Le 10/05/2017 à 14:53, Bonita Montero a écrit :
>> break;
>> }

> There are intrinsics for this pupose.

Not in all compilers, but anyway, this is an example of a long high
level construct that can be converted to a single instruction.

Byte swapping is also such an example, and there are many others.

> And no, this is not assembly.

In the case of an intrinsic certainly, it is not assembler. It is a non
portable construct geared to a single compiler.

jacobnavia <jacob@jacob.remcomp.fr>: May 10 03:10PM +0200

Le 10/05/2017 à 14:53, Bonita Montero a écrit :
>> }

> There are intrinsics for this pupose.
> And no, this is not assembly.

Yes, there are intrinsics in some compilers for this.

Many other examples are available:

o Carry handling in the four operations.
o Overflow testing
o Interrupts

etc.

David Brown <david.brown@hesbynett.no>: May 10 03:29PM +0200

On 10/05/17 15:06, jacobnavia wrote:

> Not in all compilers, but anyway, this is an example of a long high
> level construct that can be converted to a single instruction.

> Byte swapping is also such an example, and there are many others.

uint32_t endianSwap1(uint32_t x) {
return ((x & 0xff) << 24)
| ((x & 0xff00) << 8)
| ((x & 0xff0000) >> 8)
| ((x & 0xff000000) >> 24);
}

uint32_t endianSwap2(uint32_t x) {
return __builtin_bswap32(x);
}

gcc turns both of these into a "bswap" instruction.
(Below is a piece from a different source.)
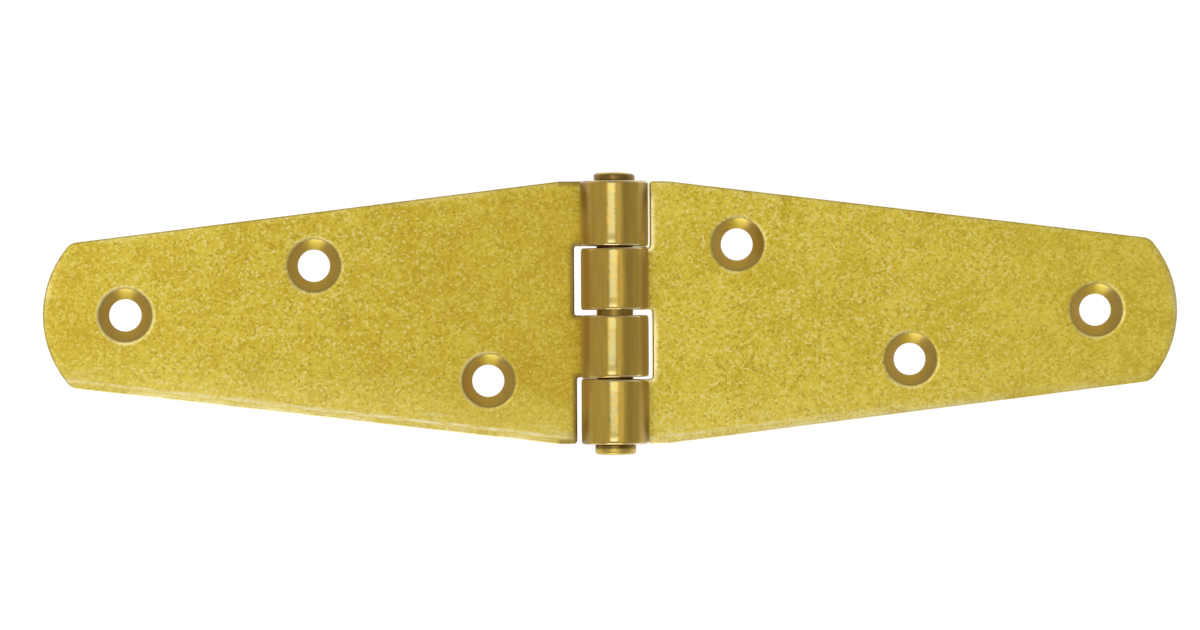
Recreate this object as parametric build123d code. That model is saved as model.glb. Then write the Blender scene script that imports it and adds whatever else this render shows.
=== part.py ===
from build123d import *
import math
import os

# A double strap hinge, lying open flat. Two leaves of one stamping, pierced and countersunk for screws,
# are rolled at their inner ends into interleaved knuckles, and a riveted pin runs through all four.
# Lengths are in millimetres. +X runs from the pin along the right leaf, +Y along the pin, and +Z away
# from the surface that the leaves are screwed to. z = 0 is the back of both leaves, and x = y = 0 is
# the middle of the pin.

# Sheet, pin and roll
sheet = 2.0                     # thickness of both leaves
pin_diameter = 4.8
pin_clearance = 0.05            # radial, between the pin and the knuckles
seam_gap = 0.15                 # between the end of the roll and the plate below it

# Knuckles, measured along the pin
outer_knuckle = 8.5             # the first and the last
inner_knuckle = 8.15            # the two in the middle
side_gap = 0.3                  # between an outer knuckle and its neighbour
middle_gap = 0.7                # between the two inner knuckles

# Notches that give the other leaf's knuckles room, measured outwards from the barrel
inner_notch_clearance = 0.7
end_notch_clearance = 0.4
notch_corner_radius = 0.3
notch_mouth_radius = 0.5        # where the end notch runs out at the side of the leaf

# Outline of a leaf
leaf_reach = 75.0               # from the pin's axis to the middle of the tip
parallel_stretch = 2.3          # of the sides, from the end notch to the start of the taper
taper_start_radius = 6.0
tip_width = 19.0                # between the corners of the tip
tip_crown = 3.7                 # how far the tip's arc stands out past its corners
tip_corner_radius = 2.0

# Screw holes, countersunk from the front
screw_hole = 4.25               # diameter
countersink_angle = 90
hole_land = 0.575               # straight wall left under the countersink
lip_width = 0.15                # of the shallow bevel round the countersink
lip_depth = 0.06
near_hole_reach = 16.5          # from the pin's axis
middle_hole_reach = 39.4
far_hole_inset = 10.8           # from the tip
near_hole_margin = 7.25         # from the tapered side, across the leaf
middle_hole_margin = 7.0

# Riveted heads of the pin
head_overhang = 0.3             # radial, past the shank
head_clearance = 0.1            # between a head and the knuckle beside it
top_head = 1.15                 # from the knuckle's end to the top of the head
bottom_head = 1.45
head_crown = 0.12               # rise of the domed end
head_edge_radius = 0.42

# Bevel on every cut edge of the sheet, where the burr is taken off
edge_break = 0.25

# Sizes that follow from those above
bore_radius = pin_diameter / 2 + pin_clearance
barrel_radius = bore_radius + sheet
leaf_width = 2 * (outer_knuckle + side_gap + inner_knuckle) + middle_gap
half_width = leaf_width / 2
inner_notch_reach = barrel_radius + inner_notch_clearance
end_notch_reach = barrel_radius + end_notch_clearance
taper_start = end_notch_reach + parallel_stretch
tip_corner_reach = leaf_reach - tip_crown
head_radius = pin_diameter / 2 + head_overhang

# A slope under this counts as none
level_slope = 1e-6


def side_offset(reach):
    """Half the width of a leaf on its tapered stretch, at a distance from the pin's axis."""
    slope = (half_width - tip_width / 2) / (tip_corner_reach - taper_start)
    return half_width - slope * (reach - taper_start)


def rolled_section():
    """The sheet seen along the pin: a flat plate whose inner end curls up, over and down round the pin."""
    pin_centre = (0, barrel_radius)
    end_angle = math.degrees(math.asin((seam_gap - bore_radius) / barrel_radius))
    roll_angle = 270 - end_angle
    with BuildSketch(Plane.XZ) as section:
        with BuildLine():
            outside = CenterArc(pin_centre, barrel_radius, 270, -roll_angle)
            inside = CenterArc(pin_centre, bore_radius, 270, -roll_angle)
            Line(outside @ 1, inside @ 1)
            Polyline(outside @ 0, (leaf_reach, 0), (leaf_reach, sheet), inside @ 0)
        make_face()
    return section.sketch


def round_corners(outline, corners, radius):
    """Round the corners of an outline that lie at the given points."""
    for corner in corners:
        fillet(outline.vertices().sort_by_distance(corner)[0], radius)


def leaf_outline():
    """The right leaf from above, with tapered sides, a crowned tip and a notch for each knuckle it faces."""
    roll_side = -2 * barrel_radius
    side_corners = ((taper_start, half_width), (taper_start, -half_width))
    tip_corners = ((tip_corner_reach, tip_width / 2), (tip_corner_reach, -tip_width / 2))
    end_notch_bottom = middle_gap / 2 + inner_knuckle
    inner_notch_top = middle_gap / 2
    inner_notch_width = middle_gap + inner_knuckle + side_gap
    inner_notch_bottom = inner_notch_top - inner_notch_width
    notch_corners = (
        (end_notch_reach, end_notch_bottom),
        (inner_notch_reach, inner_notch_top),
        (inner_notch_reach, inner_notch_bottom),
    )
    with BuildSketch() as outline:
        with BuildLine():
            Polyline(tip_corners[0], side_corners[0], (roll_side, half_width))
            Line((roll_side, half_width), (roll_side, -half_width))
            Polyline((roll_side, -half_width), side_corners[1], tip_corners[1])
            ThreePointArc(tip_corners[1], (leaf_reach, 0), tip_corners[0])
        make_face()
        with Locations((roll_side, end_notch_bottom)):
            Rectangle(end_notch_reach - roll_side, half_width, align=Align.MIN, mode=Mode.SUBTRACT)
        with Locations((roll_side, inner_notch_bottom)):
            Rectangle(inner_notch_reach - roll_side, inner_notch_width, align=Align.MIN, mode=Mode.SUBTRACT)
        round_corners(outline, tip_corners, tip_corner_radius)
        round_corners(outline, side_corners, taper_start_radius)
        round_corners(outline, notch_corners, notch_corner_radius)
        round_corners(outline, [(end_notch_reach, half_width)], notch_mouth_radius)
    return outline.sketch


def is_level(edge):
    """Whether an edge is an arc, or a straight line that doesn't rise."""
    return edge.geom_type != GeomType.LINE or abs(edge.tangent_at(0).Z) < level_slope


def cut_edges(leaf):
    """The edges between the cut sides of the blank and the two faces of the sheet."""
    cut_sides = leaf.faces().filter_by(lambda face: abs(face.normal_at().Z) < level_slope)
    return cut_sides.edges().filter_by(is_level)


def screw_hole_cutter():
    """What a hole takes out of the sheet: a straight bore, a countersink and a shallow bevel at its rim."""
    bore = screw_hole / 2
    rise = sheet - lip_depth - hole_land
    rim = bore + rise * math.tan(math.radians(countersink_angle / 2))
    with BuildPart() as cutter:
        with BuildSketch(Plane.XZ):
            with BuildLine():
                Polyline((0, 0), (bore, 0), (bore, hole_land), (rim, sheet - lip_depth))
                Polyline((rim, sheet - lip_depth), (rim + lip_width, sheet), (0, sheet), (0, 0))
            make_face()
        revolve(axis=Axis.Z)
    return cutter.part


def make_right_leaf():
    """The rolled sheet, cut to the leaf's outline, with its cut edges broken and its holes pierced."""
    far_hole_reach = leaf_reach - far_hole_inset
    hole_centres = (
        (near_hole_reach, side_offset(near_hole_reach) - near_hole_margin),
        (middle_hole_reach, middle_hole_margin - side_offset(middle_hole_reach)),
        (far_hole_reach, 0),
    )
    with BuildPart() as leaf:
        extrude(rolled_section(), half_width, both=True)
        extrude(leaf_outline(), 2 * barrel_radius, mode=Mode.INTERSECT)
        chamfer(cut_edges(leaf), edge_break)
        with Locations(*hole_centres):
            add(screw_hole_cutter(), mode=Mode.SUBTRACT)
    return leaf.part


def make_head(height):
    """A riveted head at the pin's +Y end: a disc with a rounded rim and a domed end."""
    seat = half_width + head_clearance
    end = half_width + height
    with BuildPart() as head:
        with BuildSketch() as profile:
            with BuildLine():
                dome = TangentArc((0, end), (head_radius, end - head_crown), tangent=(1, 0))
                Polyline(dome @ 1, (head_radius, seat), (0, seat), (0, end))
            make_face()
            fillet(profile.vertices().sort_by_distance(dome @ 1)[0], head_edge_radius)
        revolve(axis=Axis.Y)
    return head.part


def make_pin():
    """The pin, with its riveted heads just clear of the end knuckles."""
    shank = Rot(X=90) * Cylinder(pin_diameter / 2, leaf_width + 2 * head_clearance)
    pin = shank + make_head(top_head) + Rot(Z=180) * make_head(bottom_head)
    return Pos(Z=barrel_radius) * pin


right_leaf = make_right_leaf()
parts = {
    "left_leaf": Rot(Z=180) * right_leaf,
    "right_leaf": right_leaf,
    "pin": make_pin(),
}
os.makedirs("parts", exist_ok=True)
for name, part in parts.items():
    export_step(part, f"parts/{name}.step")
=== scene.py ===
import math
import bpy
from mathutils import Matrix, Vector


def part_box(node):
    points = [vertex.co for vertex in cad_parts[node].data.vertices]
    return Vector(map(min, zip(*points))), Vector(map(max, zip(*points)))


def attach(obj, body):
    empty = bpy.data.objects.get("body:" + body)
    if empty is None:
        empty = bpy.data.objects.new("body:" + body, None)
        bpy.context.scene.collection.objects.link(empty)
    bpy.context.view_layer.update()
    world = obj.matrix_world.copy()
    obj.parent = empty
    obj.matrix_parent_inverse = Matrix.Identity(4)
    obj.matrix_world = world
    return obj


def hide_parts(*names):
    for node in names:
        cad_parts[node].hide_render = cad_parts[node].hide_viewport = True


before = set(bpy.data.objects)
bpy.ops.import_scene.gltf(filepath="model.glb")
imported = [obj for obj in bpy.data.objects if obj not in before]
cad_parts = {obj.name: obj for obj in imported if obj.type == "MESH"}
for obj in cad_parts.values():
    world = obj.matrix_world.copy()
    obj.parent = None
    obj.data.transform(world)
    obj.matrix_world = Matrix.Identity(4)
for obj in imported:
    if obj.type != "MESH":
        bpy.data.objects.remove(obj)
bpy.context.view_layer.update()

from types import SimpleNamespace

import bmesh
import bpy
from mathutils import Matrix, Vector, geometry, noise

# The looks of a brass strap hinge that lies open. Each leaf is a flat blank, pierced and countersunk, whose
# fingers a Geometry Nodes tree rolls round the pin. The pin is turned and its heads are hammered over.
# Lengths are in millimetres in this file, and in metres in the meshes. Light levels are radiances.
MM = 0.001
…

Maybe not all
compilers will do so, but it is certainly possible for a compiler to
recognise such patterns.

>> And no, this is not assembly.

> In the case of an intrinsic certainly, it is not assembler. It is a non
> portable construct geared to a single compiler.

Yes, indeed. No one denies that to get optimal code for a target you
will sometimes need target-specific extensions that may not be portable
to other targets, or may not be portable to other compilers. But in
either case, they are still more portable than assembly - it's a
half-way option.

jacobnavia <jacob@jacob.remcomp.fr>: May 10 03:56PM +0200

Le 10/05/2017 à 15:29, David Brown a écrit :
> they are still more portable than assembly

x86 assembly is fully portable to:

MAC OS X
Windows
Linux

That's almost 100 of the PC market.

scott@slp53.sl.home (Scott Lurndal): May 10 02:30PM

>MAC OS X
>Windows
>Linux

Nonsense - linux runs on hundreds of processor types.

>That's almost 100 of the PC market.

Which is almost irrelevent now, as the pc market is less
than 10% of the overall computer market.

David Brown <david.brown@hesbynett.no>: May 10 04:30PM +0200

On 10/05/17 15:56, jacobnavia wrote:

> MAC OS X
> Windows
> Linux

No it is not.

x86 assembly code is not directly portable to different assemblers.
Inline assembly in C is a little better - if you use gcc's format, it is
portable to gcc, icc, clang, and perhaps other compilers.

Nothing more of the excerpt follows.